● **Exercise data**:
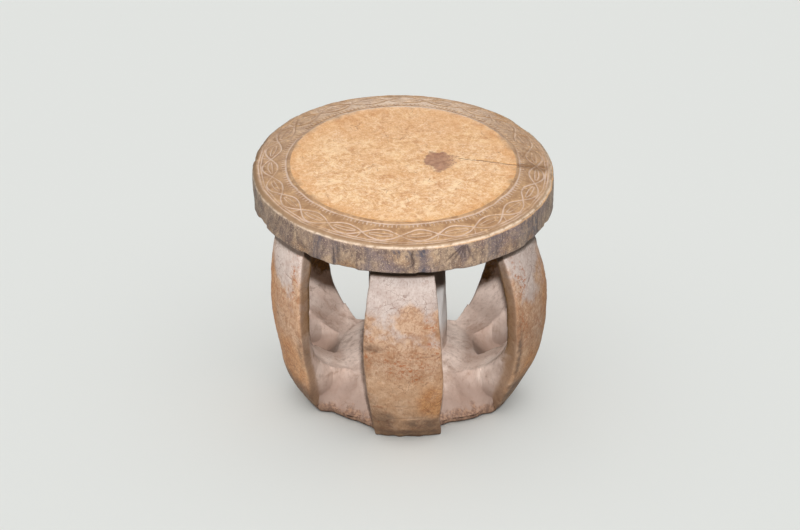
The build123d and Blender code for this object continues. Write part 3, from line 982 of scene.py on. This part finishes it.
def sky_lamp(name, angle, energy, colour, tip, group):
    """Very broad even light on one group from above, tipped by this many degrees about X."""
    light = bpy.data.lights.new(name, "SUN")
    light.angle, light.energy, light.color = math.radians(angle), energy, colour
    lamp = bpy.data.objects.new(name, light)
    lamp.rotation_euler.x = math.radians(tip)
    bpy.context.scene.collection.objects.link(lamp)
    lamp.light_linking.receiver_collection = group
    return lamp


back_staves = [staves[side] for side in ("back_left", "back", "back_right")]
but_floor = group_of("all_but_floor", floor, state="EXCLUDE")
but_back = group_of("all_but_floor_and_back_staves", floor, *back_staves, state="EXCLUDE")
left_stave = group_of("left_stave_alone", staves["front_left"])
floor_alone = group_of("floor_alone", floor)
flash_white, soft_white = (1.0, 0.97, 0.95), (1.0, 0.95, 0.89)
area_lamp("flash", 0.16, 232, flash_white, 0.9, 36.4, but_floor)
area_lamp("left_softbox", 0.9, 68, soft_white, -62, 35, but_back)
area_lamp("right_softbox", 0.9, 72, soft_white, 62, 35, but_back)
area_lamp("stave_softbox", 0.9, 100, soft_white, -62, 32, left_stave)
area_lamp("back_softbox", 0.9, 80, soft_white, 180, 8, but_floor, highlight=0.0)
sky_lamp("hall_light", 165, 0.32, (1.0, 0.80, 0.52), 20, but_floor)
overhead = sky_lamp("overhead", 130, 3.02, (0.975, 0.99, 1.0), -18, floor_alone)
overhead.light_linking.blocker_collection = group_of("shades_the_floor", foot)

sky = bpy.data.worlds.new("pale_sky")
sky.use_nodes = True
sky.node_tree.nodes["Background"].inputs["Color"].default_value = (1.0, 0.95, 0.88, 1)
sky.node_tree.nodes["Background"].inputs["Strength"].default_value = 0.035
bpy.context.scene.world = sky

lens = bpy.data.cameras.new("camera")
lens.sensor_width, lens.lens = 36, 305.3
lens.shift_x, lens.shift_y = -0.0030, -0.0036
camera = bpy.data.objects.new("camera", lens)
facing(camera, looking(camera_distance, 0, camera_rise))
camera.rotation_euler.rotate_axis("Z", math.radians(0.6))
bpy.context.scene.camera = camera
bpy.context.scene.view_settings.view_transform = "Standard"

==

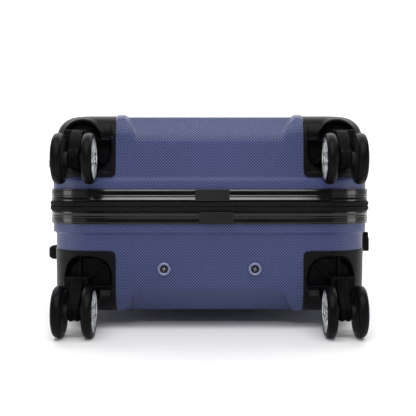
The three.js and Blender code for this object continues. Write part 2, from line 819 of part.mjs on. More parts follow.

...

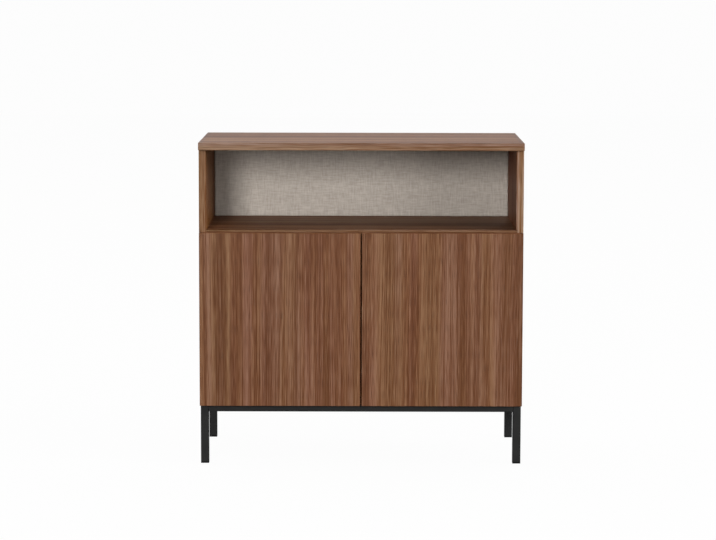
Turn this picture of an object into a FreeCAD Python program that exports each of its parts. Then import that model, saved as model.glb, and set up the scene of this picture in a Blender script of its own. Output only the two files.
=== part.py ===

● **Task**:
Repeat, exactly as they stand above, the lines from the line with "The build123d and" to the line with "return lamp", both lines included.

● **Full answer**:
The build123d and Blender code for this object continues. Write part 3, from line 982 of scene.py on. This part finishes it.
def sky_lamp(name, angle, energy, colour, tip, group):
    """Very broad even light on one group from above, tipped by this many degrees about X."""
    light = bpy.data.lights.new(name, "SUN")
    light.angle, light.energy, light.color = math.radians(angle), energy, colour
    lamp = bpy.data.objects.new(name, light)
    lamp.rotation_euler.x = math.radians(tip)
    bpy.context.scene.collection.objects.link(lamp)
    lamp.light_linking.receiver_collection = group
    return lamp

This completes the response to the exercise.